More study contemplated

But the ethics committee had voted to undertake a full study of the no-contact guidance, said VSB Executive Director Karen Gould in the letter to Lemons.

“The first step in that process will be to solicit input from a variety of sources throughout the bar about their views on the current rule and the ABA Model Rule, including the Virginia Trial Lawyers Association and the Virginia Association of Defense Attorneys,” Gould wrote Sept. 3.

Now, further study appears unlikely.

“The Virginia State Bar, along with its standing committees, is an agency of the Virginia Supreme Court. The court speaks through its orders. Here, the court has spoken,” said ethics committee chair Dennis J. Quinn.

ABA standard

The justices spoke Jan. 6 by adopting a new and more restrictive “Comment 7” to Rule 4.2, effective immediately.

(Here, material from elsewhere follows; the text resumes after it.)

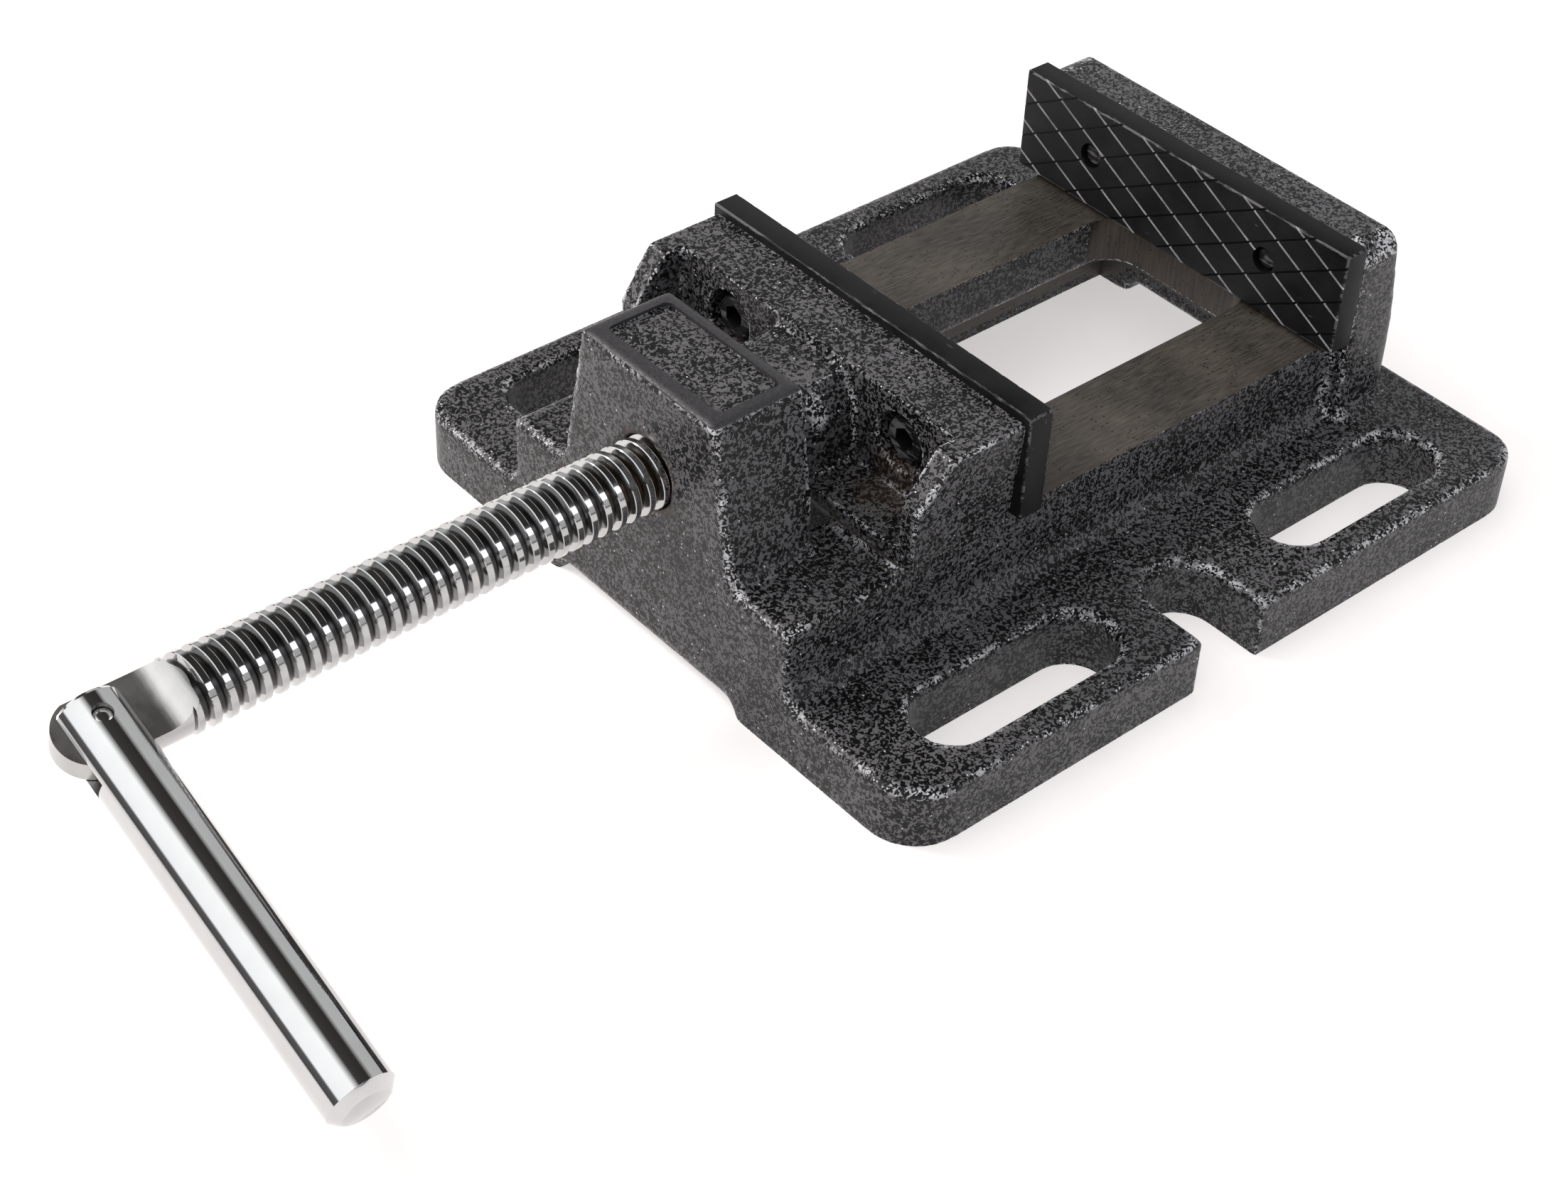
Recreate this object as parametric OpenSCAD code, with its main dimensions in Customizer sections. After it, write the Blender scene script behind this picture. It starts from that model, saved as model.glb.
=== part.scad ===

Replacing the prior comment which limited the no-contact rule to “control group” or “alter ego” employees who have the authority to bind the corporation, the new Comment 7 bars communications with those “whose act or omission in connection with the matter may be imputed to the organization for purposes of civil or criminal liability,” among other categories.

The new Comment 7 is almost identical to that in the ABA’s Model Rules of Professional Conduct.

The full text of new Comment 7 to Rule 4.2 is:

“In the case of a represented organization, this Rule prohibits communications with a constituent of the organization who supervises, directs, or regularly consults with the organization’s lawyer concerning the matter or has authority to obligate the organization with respect to the matter or whose act or omission in connection with the matter may be imputed to the organization for purposes of civil or criminal liability. Consent of the organization’s lawyer is not required for communication with a former constituent. If a constituent of the organization is represented in the matter by his or her own counsel, the consent by that counsel to a communication will be sufficient for purposes of this Rule. Compare Rule 3.4(h). In communicating with a current or former constituent of an organization, a lawyer must not use methods of obtaining evidence that violate the legal rights of the organization. See Rule 4.4.”

Abingdon’s William Moffet, who pressed for a more restrictive version of the no-contact rule, welcomed the court’s action.

“The process by which we arrived at this point has been long. However, I firmly believe the Supreme Court’s action in approving revised LEO 1890 and amending Comment 7 to Rule 4.2 to adopt the position set forth in ABA Model Rule 4.2, Comment 7, and the position adopted by more than 40 other states, is a significant advancement for the cause of professionalism among Virginia lawyers,” Moffet said.

Lawyers wary

McLean attorney Thomas E. Spahn – a frequent writer and lecturer on Virginia legal ethics – had just polished an update to a treatise on Rule 4.2 when the court changed some of the ground rules.

The previous language – drawing the line at “control group” and “alter ego” employees – produced confusion, Spahn said. The “control group” analysis stemmed from case law on privilege, while the “alter ego” terminology harkened to disputes over piercing the corporate veil, he said. Meanwhile, federal courts tended to ignore the language of the Virginia rule altogether.

Spahn said he once advised co-counsel they were safe to contact limited partners in a limited partnership. By definition, they were not in the “control group,” he reasoned. To his chagrin, a judge disagreed.

“I think there’s so much confusion about it,” he said. “I think people will be reluctant to call employees of a corporate adversary just because of the uncertainty.”

Adding to the reluctance is the threat that a lawyer could be compelled to be a witness if the lawyer personally contacts employees of an adversary, Spahn said.

Plaintiffs’ attorney M. Bryan Slaughter of Charlottesville said while the rule change brings more clarity, he did not expect a huge change in current practice. He said he would be “nervous” about contacting employees of a litigation target – “especially with a company I knew to be represented.”

Nancy Reynolds of Roanoke – who represents many long-term care facilities – said her adversaries are generally cooperative in investigations.

“I have not run into this simply because plaintiffs’ counsel appreciate having me track down former employees. When I do so, I represent them when their statements can expose the business client to liability,” Reynolds said.

“Whatever the law actually was, most lawyers probably proceeded with caution,” said Mitchell K. Morris of Richmond. He said lawyers likely were either uncertain about the rule or wary about inadvertently contacting a control group employee.

The change brings Virginia in line with most other states and the 4th U.S Circuit Court of Appeals, added colleague J.P. Brown. Morris and Brown are with the litigation department of Butler Snow’s Richmond office.